Suggested Improvement to the Guidance
The Department could improve the guidance by narrowing the statement. For example:
Many investment receipts, especially gains from anonymous public-market transactions, may not be attributable under the earlier cascading steps because the taxpayer may have no commercially reasonable means to identify a customer, benefit location, order location, billing location, payment location, or customer address. In those cases, receipts are attributed to the taxpayer's commercial domicile. However, where the taxpayer can identify a payor, issuer, borrower, buyer, or other customer from whom the taxpayer directly or indirectly receives gross income, the taxpayer should apply the cascading steps in RCW 82.04.462 and WAC 458-20-19402 based on the facts and records available.

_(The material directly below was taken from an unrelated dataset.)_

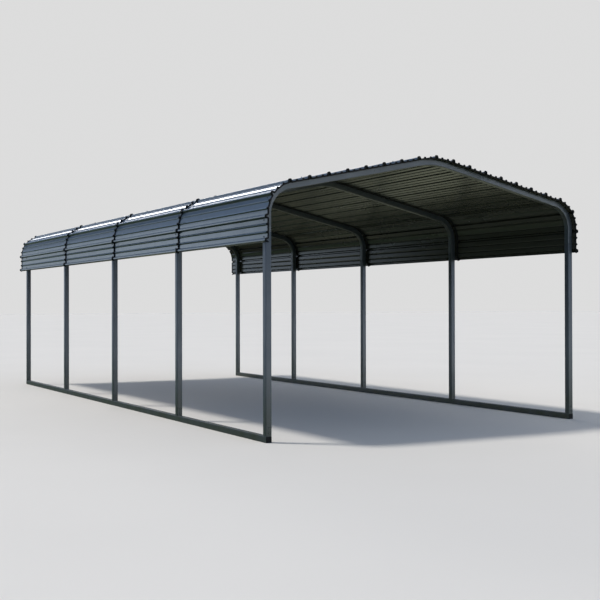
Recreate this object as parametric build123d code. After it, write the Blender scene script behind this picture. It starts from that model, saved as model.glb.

This formulation preserves the Department's conclusion for anonymous public-market trading gains while avoiding an overstatement that may be wrong for other investment income.
Conclusion
The Department's example reaches a reasonable result. If a taxpayer realizes gains from anonymous public-market trading and cannot commercially identify a customer or attribution location, commercial domicile is likely the correct endpoint. But the Department's broader reasoning should be narrowed. Investment income should not automatically bypass the cascading steps. The correct approach is to identify the receipt, identify any customer or payor if commercially reasonable, apply any rule that may apply, and move down the cascade only when the taxpayer is truly unable to attribute the receipt under the earlier steps.
Not legal advice. Specific decisions still need professional review.